Benchmarks used to rank AI models are several years old, often sourced from amateur websites, and, experts worry, lending automated systems a dubious sense of authority
The article makes the valid argument that LLMs simply predict next letters based on training and query.
But is that actually true of latest models from OpenAI, Claude etc?
And even if it is true, what solid proof do we have that humans aren’t doing the same? I’ve met endless people who could waffle for hours without seeming to do any reasoning.
I think I know enough about these concepts to know that there isn’t any conclusive proof, observed in output or system state, to establish consensus that human speech output is generated differently to how LLMs generate output. If you have links to any papers that claim otherwise, I’ll be happy to read them.
I've just diagonally read a google link where the described way humans work with language appears for me to be very similar to GPT in rough strokes. Only human brain does a lot more than language. Hence the comparisons to the mechanical Turk.
I’m not saying humans and LLMs generate language the same way.
I’m not saying humans and LLMs don’t generate language the same way.
I’m saying I don’t know and I haven’t seen clear data/evidence/papers/science to lean one way or the other.
A lot of people seem to believe humans and LLMs don’t generate language the same way. I’m challenging that belief in the absence of data/evidence/papers/science.
You're actually incorrect in regards to Russell's teapot in this instance. The correct approach is to admit to yourself and others you don't know. Not to assume a negative became you can't prove a positive, if you can't prove the negative either.
I know I don't know, but this is a continuous system and the probability of something being in one particular state is infinitely small ; the probability of it being in certain range of that particular state is, ahem, not, but with the amount of moving things in LLMs and in human brains there are most likely quite a few radical differences between laws describing them.
Why am I incorrect? You can't disprove that there isn't that teapot flying at a certain orbit as well. Or you can, but not for all such statements.
What would be the criterion for saying that yes, human brain works with language just in the same way as LLMs do? What would be "same"? Logic exists inside defined constraints in the continuous world.
Unless you define what would prove something, you can't disprove it, but it's also not a scientific hypothesis. That's Popper's criterion.
what solid proof do we have that humans aren’t doing the same?
Humans are not computers. Brains are not LLMs...
Given a totally reasonable hypothesis (humans =/= computers) and a completely outlandish hypothesis (humans = computers), I would need much more 'proof' for the later.
Well, brains are a network of neurons (we can evidentially verify this) trained on … eyes, ears, sense of touch, taste, smell and balance (rewarded by endorphins released by the old brain on certain hardcoded stimuli). LLMs are a network of neurons trained on text and images (rewarded by producing text that mimics input text and some reasoning tests).

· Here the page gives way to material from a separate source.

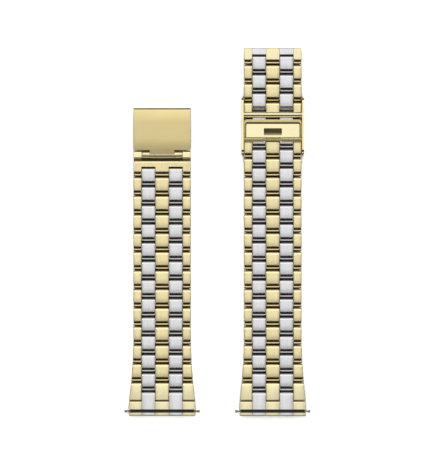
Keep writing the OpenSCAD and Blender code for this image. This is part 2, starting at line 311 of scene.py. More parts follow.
def join(pieces, name):
    """Join pieces into the first one."""
    bpy.ops.object.select_all(action="DESELECT")
    for piece in pieces:
        piece.select_set(True)
    bpy.context.view_layer.objects.active = pieces[0]
    bpy.ops.object.join()
    return named(bpy.context.active_object, name)


def apply_modifier(piece, kind, **settings):
    only(piece)
    change = piece.modifiers.new(kind.lower(), kind)
    for name, value in settings.items():
        setattr(change, name, value)
    bpy.ops.object.modifier_apply(modifier=change.name)
    return piece


def combine(piece, tool, operation):
    apply_modifier(piece, "BOOLEAN", operation=operation, object=tool, solver="EXACT")
    bpy.data.objects.remove(tool)
    return piece


def cut(piece, tool):
    """Cut a piece with a tool, which is used up."""
    return combine(piece, tool, "DIFFERENCE")


def unite(piece, other):
    """Make one closed shape of two pieces; the other one is used up."""
    return combine(piece, other, "UNION")


def thicken(piece, thickness, **settings):
    """Give a sheet its thickness, inwards from its outer side."""
    return apply_modifier(piece, "SOLIDIFY", thickness=thickness, offset=-1.0, **settings)


def soften(piece, width, segments=2, angle=40):
    """Round a piece's edges that are sharper than an angle."""
    return apply_modifier(
        piece,
        "BEVEL",
        width=width,
        segments=segments,
        limit_method="ANGLE",
        angle_limit=math.radians(angle),
        use_clamp_overlap=True,
    )


def smooth(piece, angle=40, flats=False):
    """Smooth shading up to an angle; flats keeps large faces evenly lit."""
    only(piece)
    bpy.ops.object.shade_smooth_by_angle(angle=math.radians(angle))
    if flats:
        apply_modifier(piece, "WEIGHTED_NORMAL", keep_sharp=True, weight=60)
    return piece


def rod(name, width, radius, x=0.0, y=0.0, z=0.0, sides=SIDES, end_rounding=0.0):
    """A rod across the strap."""
    piece = begin(
        name,
        bpy.ops.mesh.primitive_cylinder_add,
        vertices=sides,
        radius=radius,
        depth=width,
        location=(x, y, z),
        rotation=(0, math.pi / 2, 0),
    )
    if end_rounding:
        round_edges(piece, lambda e: span(e).x < width / 2, end_rounding, 3)
    return piece


def drill(piece, radius, x=0.0, y=0.0, z=0.0, sides=SIDES, width=DRILL_LENGTH):
    """Bore a hole across the strap through a piece."""
    return cut(piece, rod("drill", width, radius, x, y, z, sides))


def box(name, low, high):
    """A box between two corners, as a start for a plate or as a cutting tool."""
    size = [b - a for a, b in zip(low, high)]
    centre = [(a + b) / 2 for a, b in zip(low, high)]
    return begin(name, bpy.ops.mesh.primitive_cube_add, size=1, location=centre, scale=size)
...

It’s not given that this results in the same way of dealing with language, given the wider set of input data for a human, but it’s not given that it doesn’t either.
Humans predict things by assigning meaning to events and things, because in nature, we're constantly trying to guess what other creatures are planning. An LLM does not hypothesize what your plans are when you communicate to it, it's just trying to predict the next set of tokens with the greatest reward value. Even if you were to use literal human neurons to build your LLM, you would still have a stochastic parrot.
Why should I need to prove a negative? The burden is on the ones claiming an LLM is sentient. LLMs are token predictors, do I need to present evidence of this?